Adrian C. Laing
What are the contractual routes which take an idea to the availability of an app on the open market? Apps come about from an enormous range of sources. But no matter what the starting point, at some stage careful thought needs to be given to the type of contract - or model - that needs to be put into place to take the app to the open market. One of the first challenges facing, for example, a publisher, agent or author is the fundamental type of contract or series of contracts that will need to be considered.
In the first instance, there may be three distinct approaches:
1. The Development Model
Here, the rights owner negotiates an agreement in much the same way as for a commissioned website. The over-riding principle is this: ‘who pays, owns’. A development fee is negotiated, a timescale agreed, technical specifications set out and the developer is paid a fee and a product developed. The aim is to ensure that the end product has the functionality to be adapted for one or more of the major players, principally Apple, Google and Amazon.
2. The Profit Share Model
This type of agreement is fundamentally different to the development model not least because the money is likely to flow not from the rights owner to the developer but in the other direction: to the rights owner from the company. The dynamics of this deal are similar to a traditional publishing deal: money is paid to the owner and a split agreed of the revenues received from the exploitation of the app. Of course the details are always negotiable and a close eye needs to be kept on the crucial terms particularly the definition ‘net revenues’ or ‘sums received’ but conceptually the deal is a traditional profit share or royalty-based arrangement.
3. The Hybrid Model
Increasingly parties are negotiating a type of ‘partnership’ which may be described as a hybrid between the purchase of a product and a traditional profit share or royalty-based agreement. In these circumstances there is an element of sharing both the profits and the intellectual property of the resultant app. A development fee is paid (which is sometimes expressed as a ‘licence fee’) by the rights owner to the company, but also, under the same agreement, the net revenues are split between the parties.

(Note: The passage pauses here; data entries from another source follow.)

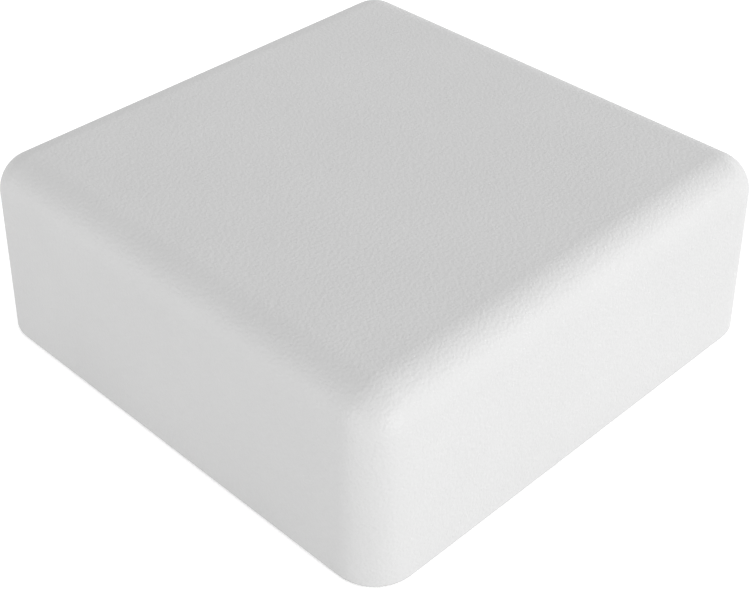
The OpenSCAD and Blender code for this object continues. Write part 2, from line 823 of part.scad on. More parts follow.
module swept_tube(path, r) {
    n = len(path);
    rings = [
        for (k = [0 : n - 1]) ring_at(path[k], unit(path[min(k + 1, n - 1)] - path[max(k - 1, 0)]), r)
    ];
    points = [for (ring = rings, q = ring) q];
    walls = [
        for (k = [0 : n - 2], s = [0 : lead_sides - 1]) let(
            a = k * lead_sides + s,
            b = k * lead_sides + (s + 1) % lead_sides
        ) each [[a, b, b + lead_sides], [a, b + lead_sides, a + lead_sides]]
    ];
    ends = [
        [for (s = [lead_sides - 1 : -1 : 0]) s],
        [for (s = [0 : lead_sides - 1]) (n - 1) * lead_sides + s]
    ];
    polyhedron(points, concat(walls, ends));
}

// Lead from the end board's end, round the cell's corner and along its side to the plug: the
// outer lead has side 1 and the inner one -1
module battery_lead(side) {
    gap = lead_pitch / 2 * side;
    start = [battery_half_w - end_board_w / 2 + gap, -battery_d * end_board_share / 2 - touch, lead_start_z];
    finish = [plug_x + plug_w + touch, header_y - gap, lead_z];
    path = lead_curve([
        start + [0, lead_straight, 0], start, start - [0, lead_straight, 0],
        lead_bend + [gap, -gap, 0] * bend_share, lead_run - [0, gap, 0],
        finish + [lead_straight, 0, 0], finish, finish - [lead_straight, 0, 0]
    ], lead_steps);
    swept_tube(path, lead_r);
}

module battery_lead_plus() {
    color("red") battery_lead(1);
}

module battery_lead_minus() {
    color("black") battery_lead(-1);
}

module battery_plug() {
    inner_d = header_d - 2 * header_wall - 2 * plug_gap;
    inner_h = header_t - 2 * header_wall - 2 * plug_gap;
    color("white") difference() {
        translate([plug_x, header_y - inner_d / 2, lead_z - inner_h / 2]) cube([plug_w, inner_d, inner_h]);
        for (y = [-1, 1]) translate([plug_x - over, header_y + y * lead_pitch / 2, lead_z])
            rotate([0, 90, 0]) cylinder(r = header_pin_r + plug_gap, h = plug_w - header_wall + over);
    }
}

module battery_header() {
    color("ivory") difference() {
        translate([header_x, header_y - header_d / 2, header_z]) cube([header_w, header_d, header_t]);
        translate([header_x + header_w - plug_in - plug_gap, header_y - header_d / 2 + header_wall,
            header_z + header_wall])
            cube([plug_in + plug_gap + over, header_d - 2 * header_wall, header_t - 2 * header_wall]);
        for (y = [-1, 1]) translate([header_x - over, header_y + y * lead_pitch / 2, lead_z])
            rotate([0, 90, 0]) cylinder(r = header_pin_r, h = header_w);
    }
}

module header_pins() {
    color("silver") for (y = [-1, 1]) translate([header_x - seal_gap, header_y + y * lead_pitch / 2, lead_z])
        rotate([0, 90, 0]) cylinder(r = header_pin_r, h = header_w);
}

// Section of the socket's shell, with the two slanted corners that key the plug
module socket_section(w, h) {
    slant = h * key_share;
    polygon([
        [-w / 2, h / 2], [w / 2, h / 2], [w / 2, -h / 2 + slant], [w / 2 - slant, -h / 2],
        [-w / 2 + slant, -h / 2], [-w / 2, -h / 2 + slant]
    ]);
}

module at_socket(y) {
    translate([socket_x, y, port_z]) rotate([90, 0, 0]) children();
}

module socket_shell() {
    color("silver") difference() {
        at_socket(socket_front_y) linear_extrude(socket_d) socket_section(socket_w, socket_h);
        at_socket(socket_front_y + over) linear_extrude(socket_d + 2 * over)
            socket_section(socket_w - 2 * socket_wall, socket_h - 2 * socket_wall);
    }
}

// Insulator that plugs the back of the shell and carries the contacts on a tongue
module socket_tongue() {
    color("black") {
        at_socket(socket_back_y + socket_back) linear_extrude(socket_back)
            socket_section(socket_w - 2 * socket_wall - 2 * touch, socket_h - 2 * socket_wall - 2 * touch);
        translate([socket_x - tongue_w / 2, socket_back_y + socket_back / 2, port_z])
            cube([tongue_w, socket_d - socket_back, tongue_t]);
    }
}

module socket_contacts() {
    pitch = tongue_w / contacts;
    color("gold") for (k = [0 : contacts - 1])
        translate([
            socket_x - tongue_w / 2 + k * pitch + pitch / 4, socket_back_y + socket_back, port_z - contact_t
        ])
            cube([pitch / 2, socket_d - 2 * socket_back, contact_t]);
}

module switch_body() {
    color("black") difference() {
        translate([button_x - switch_w / 2, switch_front_y - switch_d, port_z - socket_h / 2])
            cube([switch_w, switch_d, socket_h]);
        translate([button_x - plunger_w / 2 - touch, switch_front_y - plunger_in - button_travel - touch,
            port_z - plunger_h / 2 - touch])
            cube([plunger_w + 2 * touch, plunger_in + button_travel + touch + over, plunger_h + 2 * touch]);
    }
}

module switch_plunger() {
    color("ivory") translate([button_x - plunger_w / 2, switch_front_y - plunger_in, port_z - plunger_h / 2])
        cube([plunger_w, plunger_in + plunger_out, plunger_h]);
}

module power_button() {
    head_y = port_y - recess_depth - touch;
    color("gray") {
        translate([button_x, button_tail_y, port_z]) rotate([-90, 0, 0])
            cylinder(r = button_r, h = head_y - button_tail_y);
        translate([button_x - button_r - flange_side, flange_y - flange_t, port_z - flange_half_h])
            cube([2 * (button_r + flange_side), flange_t, 2 * flange_half_h]);
    }
}

module status_led() {
    color("white") translate([pipe_x, board_back_y - led_d, board_z - socket_h]) {
        centred_box(led_w, led_d, socket_h);
        translate([0, led_d / 2, socket_h / 2]) rotate([-90, 0, 0]) cylinder(r = lens_r, h = lens_r / 2);
    }
}

module light_pipe() {
    tail_y = board_back_y - touch;
    color("azure") translate([pipe_x, 0, port_z]) rotate([-90, 0, 0]) {
        translate([0, 0, tail_y]) cylinder(r = pipe_r, h = port_y - recess_depth - touch - tail_y);
        translate([0, 0, flange_y - flange_t]) cylinder(r = pipe_r + flange_side / 2, h = flange_t);
    }
}

module port_door() {
    free_x = hinge_x + door_w;
    half = door_h / 2;
    r = door_corner_r;
    color("whitesmoke") on_back_wall() {
        translate([hinge_x, -door_t, -half]) cube([free_x - r - hinge_x, door_t, door_h]);
        translate([hinge_x, -door_t, -(half - r)]) cube([door_w, door_t, 2 * (half - r)]);
        for (z = [-1, 1]) translate([free_x - r, 0, z * (half - r)]) rotate([90, 0, 0])
            cylinder(r = r, h = door_t);
        translate([hinge_x, -knuckle_r, -half]) cylinder(r = knuckle_r, h = door_h);
        translate([hinge_x, -knuckle_r, -half - trunnion_len])
            cylinder(r = trunnion_r, h = door_h + 2 * trunnion_len);
    }
}

// Soft plug on the door's inner face that fills the pocket round the socket's mouth
module door_seal() {
    side = pocket_side - door_gap;
    depth = pocket_depth + door_seat - door_gap;
    color("dimgray") on_back_wall() translate([socket_x, -door_t, 0]) rotate([90, 0, 0])
        rounded_block(socket_w / 2 + side, pocket_half_h - door_gap, side, depth);
}

top_cover();
base_cover();
cover_seal();
case_screws();
threaded_inserts();
main_board();
board_screws();
antenna_tape();
antenna_ceramic();
antenna_electrode();
antenna_pin();
cellular_antenna();
cellular_antenna_track();
modem_base();
modem_can();
gnss_base();
gnss_can();
processor_chip();
sim_chip();
motion_sensor();
charger_chip();
power_inductors();
bulk_capacitors();
crystal_can();
chip_passives();
battery_cell();
battery_end_board();
battery_tape();
battery_pad_lower();
battery_pad_upper();
battery_lead_plus();
battery_lead_minus();
battery_plug();
battery_header();
header_pins();
socket_shell();
socket_tongue();
socket_contacts();
switch_body();
switch_plunger();
power_button();
status_led();
light_pipe();
port_door();
door_seal();
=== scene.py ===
"""Looks of a square battery position tracker: finishes, turned and moulded pieces, stage, camera."""
import math

import bmesh
import bpy
import numpy as np
from bpy.props import FloatProperty, FloatVectorProperty, IntProperty, PointerProperty
from mathutils import Matrix, Vector


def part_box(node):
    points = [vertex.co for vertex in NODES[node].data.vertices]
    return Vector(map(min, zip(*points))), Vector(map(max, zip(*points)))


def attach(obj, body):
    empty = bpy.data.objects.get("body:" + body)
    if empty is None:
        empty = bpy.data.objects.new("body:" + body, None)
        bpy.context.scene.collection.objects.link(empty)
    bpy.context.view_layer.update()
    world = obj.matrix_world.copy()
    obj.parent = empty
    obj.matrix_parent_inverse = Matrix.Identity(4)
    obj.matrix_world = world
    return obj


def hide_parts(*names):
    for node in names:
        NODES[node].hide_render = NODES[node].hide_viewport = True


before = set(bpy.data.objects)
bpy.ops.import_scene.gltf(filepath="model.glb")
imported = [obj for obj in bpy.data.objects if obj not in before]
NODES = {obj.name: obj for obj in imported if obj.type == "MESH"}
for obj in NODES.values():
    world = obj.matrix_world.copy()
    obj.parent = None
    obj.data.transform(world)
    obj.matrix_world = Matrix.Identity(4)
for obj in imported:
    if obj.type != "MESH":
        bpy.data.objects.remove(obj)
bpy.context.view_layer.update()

bl_info = {
    "name": "Position tracker looks",
    "version": (1, 0, 0),
    "blender": (4, 5, 0),
    "location": "3D View > Sidebar > Tracker",
    "description": "Dresses the packed tracker: moulded shell, port, board, battery, stage",
    "category": "Object",
}

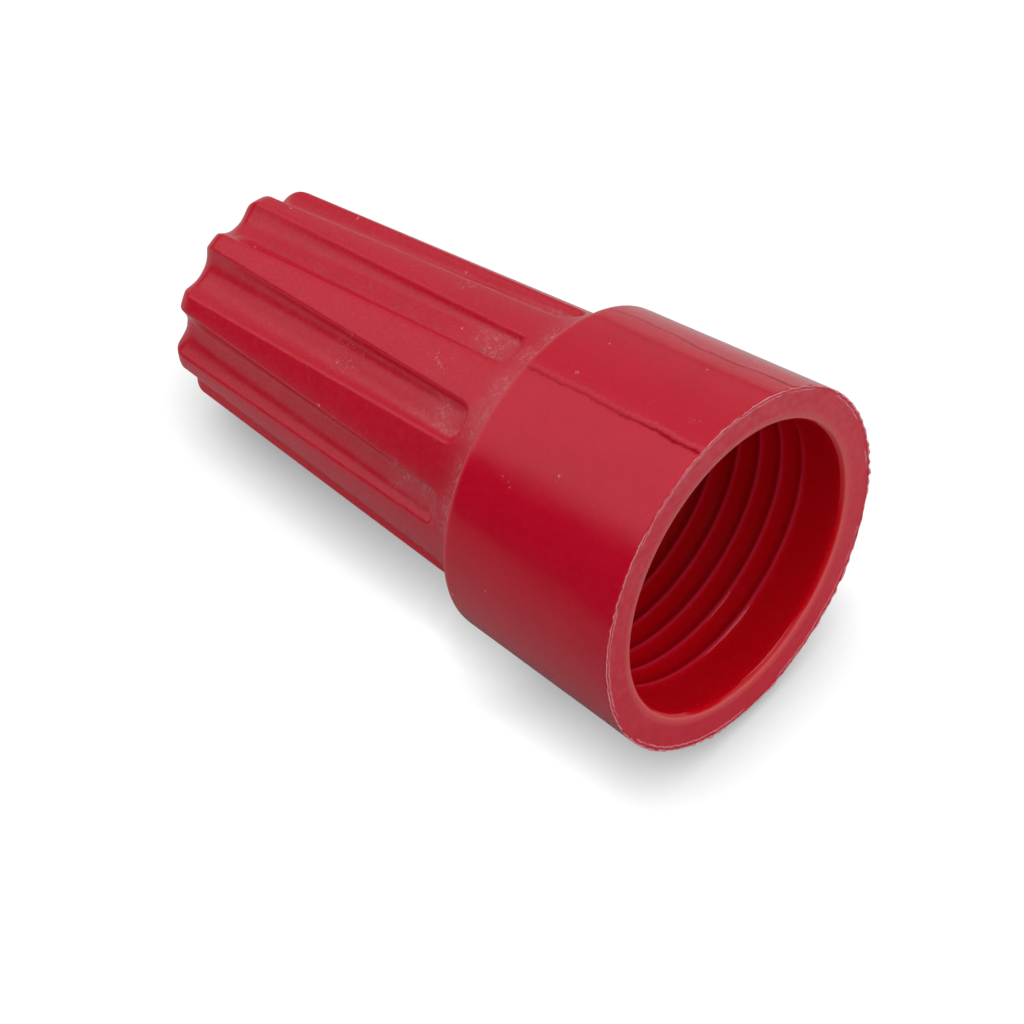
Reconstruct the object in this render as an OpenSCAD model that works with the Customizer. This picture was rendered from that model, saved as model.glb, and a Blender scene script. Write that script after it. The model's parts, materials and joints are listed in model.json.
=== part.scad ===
// Twist-on wire connector, lying on its side as it comes to rest on a table.
//
// It has two pieces. The shell is moulded in one shot: a smooth tapered skirt whose bore has a
// moulded thread, then a stepped-down tail with grip grooves and a rounded closed end. The spring
// is a cone of square steel wire pressed into the socket inside the tail, and it cuts into the
// twisted conductors. Nothing moves: the spring is held by the shell and turns with it.
//
// Frame: +Z is up and z = 0 is the table. +X points out of the mouth, seen from above. The axis
// leans mouth-up, because the spring puts the weight in the tail, so the shell touches the table
// at its shoulder and at the two tail ridges either side of the lowest groove. The origin is at
// the middle of the footprint box.

/* [Shell outside] */
// Outside diameter of the skirt at its mouth
mouth_od = 16.7; // [16.4:0.1:18]
// Outside diameter of the skirt at the shoulder
shoulder_od = 15; // [14.6:0.05:15.6]
// Distance from the mouth to the shoulder
skirt_len = 9.65; // [9.4:0.05:10]
// Diameter over the ridges where the tail leaves the shoulder
tail_root_od = 12.95; // [12.5:0.05:13.4]
// Diameter over the ridges where the closed end starts to round off
tail_end_od = 9.65; // [9.2:0.05:10.4]
// Length over all, from the mouth to the closed end
total_len = 27.7; // [27.5:0.1:30]
// Radius of the rounded corner of the closed end
end_corner_r = 0.9; // [0.5:0.1:1.5]

/* [Grip grooves] */
// Number of grooves around the tail, an even number so that one is on top and one below
groove_count = 10; // [8:2:12]
// Width of a groove at the closed end
groove_end_w = 2.2; // [1.6:0.1:2.3]
// Depth of a groove at the closed end
groove_end_depth = 0.65; // [0.4:0.05:0.75]
// Width of a groove near the shoulder
groove_root_w = 1.8; // [1.4:0.1:2]
// Depth of a groove near the shoulder
groove_root_depth = 0.4; // [0.3:0.05:0.5]
// Width of the plain band between the shoulder and the groove ends
band_w = 1.5; // [1:0.1:2.5]

/* [Bore and thread] */
// Diameter of the smooth bore inside the mouth
bore_d = 13.4; // [12.8:0.1:13.8]
// Size of the chamfer on the edge of the bore
bore_chamfer = 0.25; // [0.1:0.05:0.4]
// Depth at which the straight bore ends and starts to taper
lead_depth = 2; // [1.8:0.1:2.4]
// Depth of the thread's crest where the ridge starts to rise
thread_start = 1.95; // [1.8:0.05:2.4]
// Direction in which the ridge starts to rise, counted from the lowest line of the bore
thread_start_angle = 155; // [0:1:359]
// Diameter between the thread's roots at its inner end
thread_end_d = 12.7; // [12.4:0.1:13]
// Depth at which the thread ends
thread_depth = 8.4; // [7.5:0.1:8.6]
// Distance between neighbouring thread turns
thread_pitch = 1.09; // [0.9:0.01:1.3]
// Height of the thread ridge above the wall
thread_h = 0.2; // [0.1:0.05:0.3]
// Width of the thread ridge where it leaves the wall
thread_w = 0.4; // [0.3:0.05:0.5]

/* [Spring] */
// Depth at which the spring's socket starts
socket_depth = 10.4; // [10.3:0.1:11]
// Diameter of the socket where it starts
socket_mouth_d = 10; // [9.4:0.1:10.2]
// Diameter of the socket at its blind end
socket_end_d = 5.8; // [5.2:0.1:6.2]
// Depth of the socket's blind end
blind_depth = 25.4; // [25:0.1:26]
// Side of the square spring wire
wire_side = 0.9; // [0.7:0.05:1]
// Number of turns of the spring
spring_turns = 9.5; // [8:0.5:10]
// Gap between the spring and each end of its socket
spring_end_gap = 0.1; // [0.05:0.05:0.3]

/* [Hidden] */
$fn = 96;

// Radii of the turned outline
mouth_r = mouth_od / 2;
shoulder_r = shoulder_od / 2;
tail_root_r = tail_root_od / 2;
tail_end_r = tail_end_od / 2;
bore_r = bore_d / 2;
thread_end_r = thread_end_d / 2;
socket_mouth_r = socket_mouth_d / 2;
socket_end_r = socket_end_d / 2;
corner_depth = total_len - end_corner_r;
corner_steps = 8;

// Lean of the axis. The table touches the shoulder's edge and the rounded ends of the two lowest
// ridges, whose crests start half a groove's width from the lowest line of the tail.
ridge_drop = cos(asin(groove_end_w / 2 / tail_end_r));
function lean_after(lean, steps) =
    steps == 0 ? lean : lean_after(better_lean(lean), steps - 1);
function better_lean(lean) =
    atan((shoulder_r - (tail_end_r - end_corner_r) * ridge_drop
        - end_corner_r * norm([tan(lean), ridge_drop])) / (corner_depth - skirt_len));
rest_lean = lean_after(8, 12);

// The resting shell's height and footprint
axis_h = skirt_len * sin(rest_lean) + shoulder_r * cos(rest_lean);
front_x = mouth_r * sin(rest_lean);
rear_x = -corner_depth * cos(rest_lean) - (tail_end_r - end_corner_r) * ridge_drop * sin(rest_lean)
    - end_corner_r * norm([cos(rest_lean), ridge_drop * sin(rest_lean)]);
mid_x = (front_x + rear_x) / 2;

// Moves a shape from its own frame, where +Z points out of the mouth, the mouth's plane is z = 0
// and +X is the lowest line, to where it lies on the table.
module at_rest() {
    translate([-mid_x, 0, axis_h])
        rotate([0, 90 - rest_lean, 0])
            children();
}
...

No matter which route one starts from the reality is that Apple, Google and Amazon are the main gateways for the delivery of the app from business-to-consumer. Each has their own terms, detailed technical specifications and pricing models. In very broad terms you might expect a commission of 30% to be deducted from your suggested selling price of the app and it is worth going through the painful process, for each model, of what figure is coming to you from the price paid for the app by the purchaser.
What is interesting and exciting is the enormous range of deals which are evolving. Although the deals being negotiated and agreed vary widely the underlying business challenge remains the same: to find the right balance between risk and opportunity.